The moments when that happens are known as singularities. The term actually refers to any boundary of time, be it beginning or end. The best known is the big bang, the instant 13.7 billion years ago when our universe—and, with it, time—burst into existence and began expanding. If the universe ever stops expanding and starts contracting again, it will go into something like the big bang in reverse—the big crunch—and bring time crashing to a halt.

Time needn't perish everywhere. Relativity says it expires inside black holes while carrying on in the universe at large. Black holes have a well-deserved reputation for destructiveness, but they are even worse than you might think. If you fell into one, you would not only be torn to shreds, but your remains would eventually hit a singularity at the center of the hole, and your timeline would end. No new life would emerge from your ashes; your molecules would not get recycled. Like a character reaching the last page of a novel, you would not suffer mere death but existential apocalypse.

It took physicists decades to accept that relativity theory would predict something so unsettling as death without rebirth. To this day, they aren't quite sure what to make of it. Singularities are arguably the leading reason that physicists seek to create a unified theory of physics, which would merge Einstein's brainchild with quantum mechanics to create a quantum theory of gravity.

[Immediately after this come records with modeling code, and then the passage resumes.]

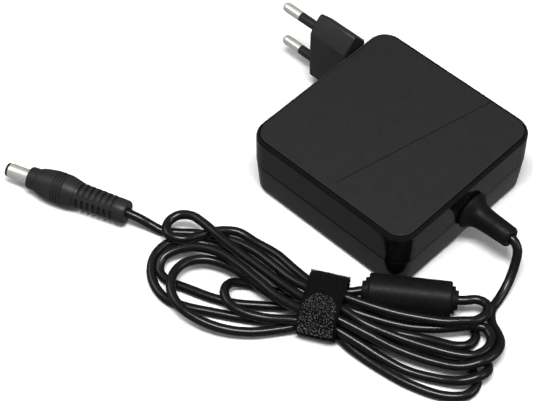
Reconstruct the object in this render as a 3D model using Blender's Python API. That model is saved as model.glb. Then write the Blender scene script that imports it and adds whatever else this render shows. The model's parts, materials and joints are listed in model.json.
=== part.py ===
"""Laptop power adapter: square wall adapter with a pull-off mains plug head,
a strain-relief boot, a ferrite bead, a wound DC cord and a barrel plug.

Sizes are in millimetres and turned into metres by MM.  +Z is up, the adapter
lies on its underside, the mains plug points to -X and the DC cord leaves at +X.
"""
import bpy
import bmesh
from math import cos, sin, pi, radians
from mathutils import Matrix, Vector

MM = 0.001

# --- housing -----------------------------------------------------------------
HALF = 37.9            # half of the square body at the top half's wall
CORNER_C = 29.8        # centre of every corner rounding, from the middle
HEIGHT = 30.0
SEAM_LO = 15.1         # top of the lower shell
SEAM_HI = 15.4         # bottom of the upper shell
DRAFT = 1.1            # how far the lower shell leans in by its foot
FLOOR_T = 2.0
ROOF_Z = 26.6
PANEL_HALF = 36.4
PANEL_T = 1.1
GROOVE_W = 0.5
GROOVE_D = 0.35
GROOVE_A = (1.8, -33.0)
GROOVE_B = (17.2, 36.0)
LABEL = (46.0, 22.0)
LABEL_C = (0.0, 19.0)

# --- mains plug head -----------------------------------------------------------
PLUG_Y = 21.7
PLUG_Z = 17.8
PLUG_HALF_H = 17.65
PLUG_HALF_T = 5.9
PLUG_FLAT = 11.5
PLUG_X0 = -56.6        # front face
PLUG_X1 = -38.3        # rear face
PIN_PITCH = 18.4
PIN_R = 2.0
PIN_SHAFT_R = 1.5
PIN_TIP_X = -75.4
PIN_STEP_X = -66.5
SLEEVE_R = 1.95
SLEEVE_BORE = 1.62
TONGUE_Z = 16.5
TONGUE = (4.0, 7.0)    # half width, half height
TONGUE_X1 = -31.0
POCKET_GAP = 0.3
POCKET_X1 = -30.2
BLADE_DZ = 3.6

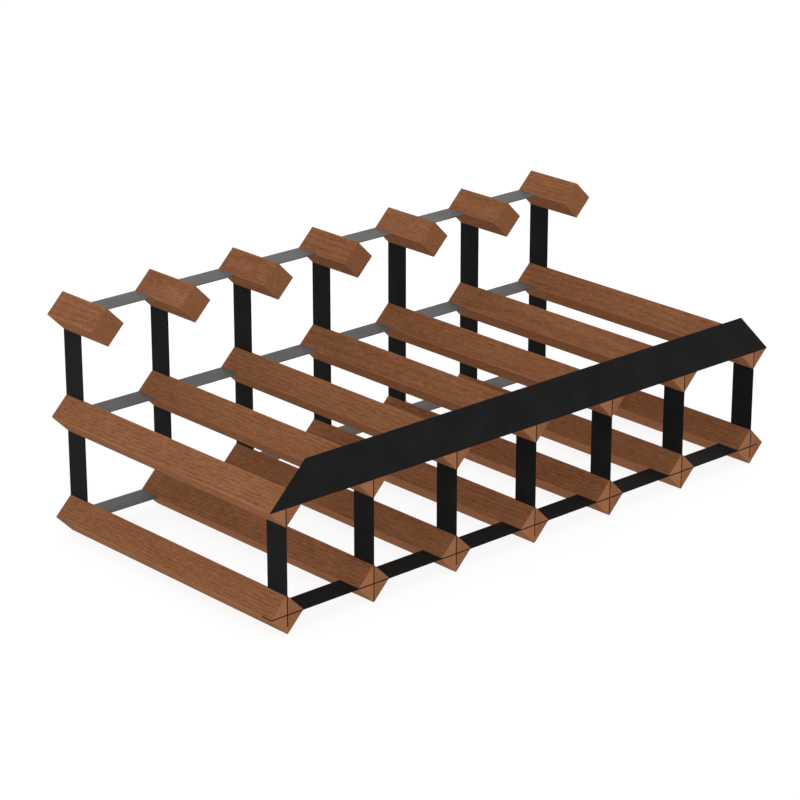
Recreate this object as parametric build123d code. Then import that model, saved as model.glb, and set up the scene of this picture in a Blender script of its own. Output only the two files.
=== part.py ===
"""Wine rack of square timber bars held at their ends by a lattice of thin steel strips.

Every bar stands on its edge, so its section is a diamond. Cross-shaped slots in the bar ends
take the steel strips edge-on, and the strips half-lap each other inside the slots. Bottles
lie between the bars: one row inside the lattice and one display row on top, which a folded
rail stops at the front and short blocks separate at the back.

Millimetres. +X runs across the columns, +Y towards the back, +Z up. The origin is at the
middle of the footprint, on the surface that the bottom bars' lower arrises stand on.
"""
from build123d import *
import os
from math import radians, sqrt, tan

# ---- driving dimensions -------------------------------------------------------------
COLUMNS = 7               # bars across, one more than the bottles in a row
COLUMN_PITCH = 96.0       # bar centre to bar centre across the rack
ROW_PITCH = 96.0          # bar centre to bar centre up the rack
BAR_SIDE = 25.0           # side of the square timber section
BAR_LENGTH = 302.0        # bottom and middle bars
BLOCK_LENGTH = 65.0       # short blocks of the top row, at the back only
STRIP_WIDTH = 25.0        # steel strip, measured front to back
STEEL_THICKNESS = 1.0     # strips and rail are one gauge
TONGUE_START = 6.0        # past the first crossing, where the front strip's end narrows
TONGUE_WIDTH = 12.5       # width of that narrowed end
RAIL_HEIGHT = 39.0        # upright face of the front rail, from the fold to its top edge
RAIL_MITRE = 45.0         # degrees, slope of the rail's cut ends
RAIL_BEND = 0.8           # outside radius of the rail's fold
BEND_LIMIT = 0.9          # largest share of the steel's thickness that the fold's radius may take
LONG_UPRIGHTS = (         # side and column (from 0) of uprights that end flush with the arris below
    ("front", 1),
    ("front", 4),
    ("front", 5),
)

# ---- fits ---------------------------------------------------------------------------
SLOT_CLEARANCE = 0.1      # between a strip's face and the side of its slot
END_CLEARANCE = 0.3       # between a strip's end and the stopped end of its slot
LAP_CLEARANCE = 0.15      # between a strip's face and the side of a half-lap notch
LAP_GAP = 0.2             # between the bottoms of two half-lap notches that meet
END_COVER = 6.9           # timber left between a slot's stopped end and the bar's arris
OPEN_PAST = 2.0           # how far a cut runs on past a face that it opens

# ---- places that follow from the sizes ------------------------------------------------
HALF_DIAGONAL = BAR_SIDE / sqrt(2)
STRIP_REACH = HALF_DIAGONAL - END_COVER - END_CLEARANCE   # of a strip past its last crossing
FRONT_FACE = (STEEL_THICKNESS - BAR_LENGTH) / 2
BACK_FACE = FRONT_FACE + BAR_LENGTH
BOTTOM, MIDDLE, TOP = 0, 1, 2
FIRST, LAST = 0, COLUMNS - 1


def column_x(column):
    """X of a column's bar centres."""
    return (column - LAST / 2) * COLUMN_PITCH


def row_z(row):
    """Z of a row's bar centres."""
    return HALF_DIAGONAL + row * ROW_PITCH


def box_between(x, y, z):
    """Axis-aligned solid between two limits on each axis."""
    middle = [(low + high) / 2 for low, high in (x, y, z)]
    size = [high - low for low, high in (x, y, z)]
    return Pos(*middle) * Box(*size)


def depth_to_y(side, depth):
    """Y limits of a depth range that is measured inwards from one side's end faces."""
    if side == "front":
        return FRONT_FACE + depth[0], FRONT_FACE + depth[1]
    return BACK_FACE - depth[1], BACK_FACE - depth[0]


# ---- steel: every strip is a list of blades, and its slots are the same blades with clearance ----
def blade(side, along, at, span, width=STRIP_WIDTH, run_out=END_CLEARANCE):
    """Describe one flat length of strip: its side, its direction, its mid-plane, ends and width.

    The run-out is how far its slot goes on past its low end: right through the arris that the
    end is flush with, or only a clearance.
    """
    place = {"side": side, "along": along, "at": at}
    return place | {"span": span, "width": width, "run_out": run_out}


def blade_solid(piece):
    """The steel itself, its outer edge flush with the bars' end faces."""
    flat = (piece["at"] - STEEL_THICKNESS / 2, piece["at"] + STEEL_THICKNESS / 2)
    y = depth_to_y(piece["side"], (0, piece["width"]))
    if piece["along"] == "x":
        return box_between(piece["span"], y, flat)
    return box_between(flat, y, piece["span"])


def blade_slot(piece):
    """The slot in the timber that takes the steel, open at the end face."""
    half = STEEL_THICKNESS / 2 + SLOT_CLEARANCE
    flat = (piece["at"] - half, piece["at"] + half)
    run = (piece["span"][0] - piece["run_out"], piece["span"][1] + END_CLEARANCE)
    y = depth_to_y(piece["side"], (-OPEN_PAST, piece["width"]))
    if piece["along"] == "x":
        return box_between(run, y, flat)
    return box_between(flat, y, run)


def crossing_notch(side, column, row, depth):
    """Half-lap notch where a crosswise strip meets an upright."""
    half = STEEL_THICKNESS / 2 + LAP_CLEARANCE
    x, z = column_x(column), row_z(row)
    return box_between((x - half, x + half), depth_to_y(side, depth), (z - half, z + half))


def inner_notches(side, row):
    """Notches in a crosswise strip, cut from its inner edge, one for each upright."""
    depth = (STRIP_WIDTH / 2 - LAP_GAP / 2, STRIP_WIDTH + OPEN_PAST)
    return [crossing_notch(side, column, row, depth) for column in range(COLUMNS)]


def outer_notches(side, column, rows):
    """Notches in an upright, cut from its outer edge, one for each crosswise strip."""
    depth = (-OPEN_PAST, STRIP_WIDTH / 2 + LAP_GAP / 2)
    return [crossing_notch(side, column, row, depth) for row in rows]


LEFT_ARRIS = column_x(FIRST) - HALF_DIAGONAL
RIGHT_ARRIS = column_x(LAST) + HALF_DIAGONAL
LEFT_FLUSH = LEFT_ARRIS + STEEL_THICKNESS / 2
LEFT_STOP = column_x(FIRST) - STRIP_REACH
RIGHT_STOP = column_x(LAST) + STRIP_REACH
TONGUE_ROOT = column_x(FIRST) - TONGUE_START

CROSSWISE = {
    ("front", BOTTOM): [
        blade("front", "x", row_z(BOTTOM), (TONGUE_ROOT, RIGHT_STOP)),
        blade("front", "x", row_z(BOTTOM), (LEFT_FLUSH, TONGUE_ROOT), TONGUE_WIDTH, OPEN_PAST),
    ],
    ("front", MIDDLE): [blade("front", "x", row_z(MIDDLE), (LEFT_STOP, RIGHT_STOP))],
    ("back", BOTTOM): [
        blade("back", "x", row_z(BOTTOM), (LEFT_FLUSH, RIGHT_STOP), run_out=OPEN_PAST),
    ],
    ("back", MIDDLE): [blade("back", "x", row_z(MIDDLE), (LEFT_STOP, RIGHT_STOP))],
    ("back", TOP): [blade("back", "x", row_z(TOP), (LEFT_STOP, RIGHT_STOP))],
}
UPRIGHT_ROWS = {"front": (BOTTOM, MIDDLE), "back": (BOTTOM, MIDDLE, TOP)}


def upright_blade(side, column):
    """One upright, from below the lowest crossing to above the highest."""
    rows = UPRIGHT_ROWS[side]
    top = row_z(rows[-1]) + STRIP_REACH
    if (side, column) in LONG_UPRIGHTS:
        return blade(side, "z", column_x(column), (STEEL_THICKNESS / 2, top), run_out=OPEN_PAST)
    return blade(side, "z", column_x(column), (row_z(rows[0]) - STRIP_REACH, top))


def crosswise_strip(side, row):
    """A strip across the rack, notched for the uprights."""
    steel = Part() + [blade_solid(piece) for piece in CROSSWISE[side, row]]
    return steel - inner_notches(side, row)


def upright_strip(side, column):
    """A strip up the rack, notched for the crosswise strips."""
    return blade_solid(upright_blade(side, column)) - outer_notches(side, column, UPRIGHT_ROWS[side])


def front_rail():
    """Folded rail: its leg lies in the middle bars' slots and its face covers their upper halves."""
    fold = row_z(MIDDLE) - STEEL_THICKNESS / 2
    top = fold + RAIL_HEIGHT
    cut_back = RAIL_HEIGHT * tan(radians(90 - RAIL_MITRE))
    outline = Plane.XZ.offset(-FRONT_FACE) * Polygon(
        (LEFT_ARRIS, fold),
        (RIGHT_ARRIS, fold),
        (RIGHT_ARRIS - cut_back, top),
        (LEFT_ARRIS + cut_back, top),
        align=None,
    )
    face = extrude(outline, STEEL_THICKNESS)
    rail = face + crosswise_strip("front", MIDDLE)
    outer_fold = rail.edges().filter_by(Axis.X).group_by(Axis.Y)[0].sort_by(Axis.Z)[0]
    return fillet(outer_fold, min(RAIL_BEND, BEND_LIMIT * STEEL_THICKNESS))


# ---- timber -------------------------------------------------------------------------
def slotted_bar(column, row, y_limits, sides):
    """A square bar on its edge, with slots for every strip that its slotted ends meet."""
    length = y_limits[1] - y_limits[0]
    place = Pos(column_x(column), sum(y_limits) / 2, row_z(row))
    timber = place * Rot(0, 45, 0) * Box(BAR_SIDE, length, BAR_SIDE)
    slots = []
    for side in sides:
        slots += [blade_slot(piece) for piece in CROSSWISE[side, row]]
        slots.append(blade_slot(upright_blade(side, column)))
    return timber - slots


def rack():
    """Every piece of the rack, by name."""
    pieces = {}
    full_length = (FRONT_FACE, BACK_FACE)
    back_only = (BACK_FACE - BLOCK_LENGTH, BACK_FACE)
    for column in range(COLUMNS):
        number = column + 1
        pieces[f"bottom_bar_{number}"] = slotted_bar(column, BOTTOM, full_length, ("front", "back"))
        pieces[f"middle_bar_{number}"] = slotted_bar(column, MIDDLE, full_length, ("front", "back"))
        pieces[f"top_block_{number}"] = slotted_bar(column, TOP, back_only, ("back",))
        pieces[f"front_upright_{number}"] = upright_strip("front", column)
        pieces[f"back_upright_{number}"] = upright_strip("back", column)
    pieces["front_bottom_strip"] = crosswise_strip("front", BOTTOM)
    pieces["front_rail"] = front_rail()
    pieces["back_bottom_strip"] = crosswise_strip("back", BOTTOM)
    pieces["back_middle_strip"] = crosswise_strip("back", MIDDLE)
    pieces["back_top_strip"] = crosswise_strip("back", TOP)
    return pieces


os.makedirs("parts", exist_ok=True)
for name, piece in rack().items():
    export_step(piece, f"parts/{name}.step")
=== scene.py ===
"""Looks of a countertop wine rack: square timber bars set on edge in a lattice of coated strips.

Metres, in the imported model's frame: +X across the columns, +Y to the back, +Z up.
"""
from math import cos, pi, radians, sin, sqrt
from random import Random

import bmesh
import bpy
from bpy.props import FloatProperty, FloatVectorProperty, PointerProperty
from mathutils import Matrix, Vector


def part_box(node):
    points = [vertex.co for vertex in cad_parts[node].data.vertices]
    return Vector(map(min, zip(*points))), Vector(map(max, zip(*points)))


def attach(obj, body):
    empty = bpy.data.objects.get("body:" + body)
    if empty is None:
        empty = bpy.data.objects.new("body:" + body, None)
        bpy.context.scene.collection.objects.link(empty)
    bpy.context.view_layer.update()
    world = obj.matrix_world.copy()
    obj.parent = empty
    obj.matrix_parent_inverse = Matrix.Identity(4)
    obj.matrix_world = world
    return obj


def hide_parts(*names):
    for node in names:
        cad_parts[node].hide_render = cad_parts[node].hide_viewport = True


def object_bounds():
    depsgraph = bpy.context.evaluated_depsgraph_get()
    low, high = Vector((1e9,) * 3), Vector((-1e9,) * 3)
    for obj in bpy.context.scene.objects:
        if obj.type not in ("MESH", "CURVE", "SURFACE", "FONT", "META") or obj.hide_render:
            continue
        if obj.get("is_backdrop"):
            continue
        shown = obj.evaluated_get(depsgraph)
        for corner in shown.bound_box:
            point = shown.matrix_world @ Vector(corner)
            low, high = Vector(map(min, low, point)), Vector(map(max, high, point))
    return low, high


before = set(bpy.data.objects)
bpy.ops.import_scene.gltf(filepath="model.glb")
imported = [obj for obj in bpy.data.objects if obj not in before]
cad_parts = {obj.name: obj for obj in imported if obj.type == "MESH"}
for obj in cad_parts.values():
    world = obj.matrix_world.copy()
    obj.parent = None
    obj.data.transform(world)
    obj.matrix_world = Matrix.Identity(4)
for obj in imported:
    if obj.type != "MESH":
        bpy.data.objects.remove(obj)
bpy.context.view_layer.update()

bl_info = {
    "name": "Timber and strip wine rack",
    "version": (1, 0, 0),
    "blender": (4, 5, 0),
    "location": "View3D > Sidebar > Wine Rack",
    "description": "Builds the bars, strips and rail of a wine rack around its packed frame",
    "category": "Object",
}

BODY = "root"
COLUMNS = sum(node.startswith("bottom_bar_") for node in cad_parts)
NUMBERS = range(1, COLUMNS + 1)
CROSSWISE = ("front_bottom_strip", "back_bottom_strip", "back_middle_strip", "back_top_strip")
CUT_PAST = 0.002          # how far a cut runs on past a surface that it opens
SAME_PLACE = 1e-6         # points nearer than this are in one place
ON_EDGE = radians(45)     # turn that stands a square bar on its arris
GRAIN_LEAN = 0.8          # degrees, the most that a bar's grain leans from its length
LOG_REACH = 40.0          # how far along its log a bar may come from, so that no two look alike

# ---- figure of the timber ---------------------------------------------------------------------
# Pattern sizes are across, along and across the grain.
WANDER_SIZE = (0.05, 0.30, 0.05)          # slow bends that shift the rings and the flecks
FIBRE_SIZE = (0.0012, 0.014, 0.0012)      # fine streaks
FLECK_SIZE = (0.0020, 0.0065, 0.0020)     # short dark and light dashes
MOTTLE_SIZE = (0.014, 0.050, 0.014)       # patches that took more or less stain
TONE_SIZE = (0.5, 2.0, 0.5)               # one bar against the next
PORE_SIZE = (0.0004, 0.0055, 0.0004)      # short open pores
WANDER_REACH = 0.012      # how far the rings and the flecks are shifted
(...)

They do so partly in the hope they might explain singularities away. Still, you need to be careful what you wish for. Time's end is hard to imagine, but time's not ending may be equally paradoxical.

Well before Einstein came along, philosophers through the ages had debated whether time could be mortal. Immanuel Kant considered the issue to be an “antinomy”—something you could argue both ways, leaving you not knowing what to think.

My father-in-law found himself on one horn of this dilemma when he showed up at an airport one evening only to find that his flight had long since departed. The people at the check-in counter chided him, saying he should have known that the scheduled departure time of “12 A.M.” meant the first thing in the morning. Yet my father-in-law's confusion was understandable. Officially there is no such time as “12 A.M.” Midnight is both the end of one day and start of the next. In 24-hour time notation, it is both 2400 and 0000.

Aristotle appealed to a similar principle when he argued that time can have neither beginning nor end. Every moment is both the end of an era and the start of something new; every event is both the outcome of something and the cause of something else. So how could time possibly end? What would prevent the last event in history from leading to another? Indeed, how would you even define the end of time when the very concept of “end” presupposes time? “It is not logically possible for time to have an end,” asserts University of Oxford philosopher Richard Swinburne. But if time cannot end, then the universe must be infinitely long-lived, and all the riddles posed by the notion of infinity come rushing in. Philosophers have thought it absurd that infinity could be anything but a mathematical idealization.

The triumph of the big bang theory and the discovery of black holes seemed to settle the question. The universe is shot through with singularities and could suffer a distressing variety of temporal cataclysms; even if it evades the big crunch, it might get done in by the big rip, the big freeze or the big brake [see box on opposite page]. But then ask what singularities (big or otherwise) actually are, and the answer is no longer so clear. “The physics of singularities is up for grabs,” says Lawrence Sklar of the University of Michigan at Ann Arbor, a leading philosopher of physics.

The very theory that begat these monsters suggests they cannot really exist. At the big bang singularity, for example, relativity theory says that the precursors of every single galaxy we see were squashed into a single mathematical point—not just a tiny pinprick but a true point of zero size. Likewise, in a black hole, every single particle of a hapless astronaut gets compacted into an infinitesimal point. In both cases, calculating the density means dividing by zero volume, yielding infinity. Other types of singularities do not involve infinite density but an infinite something else.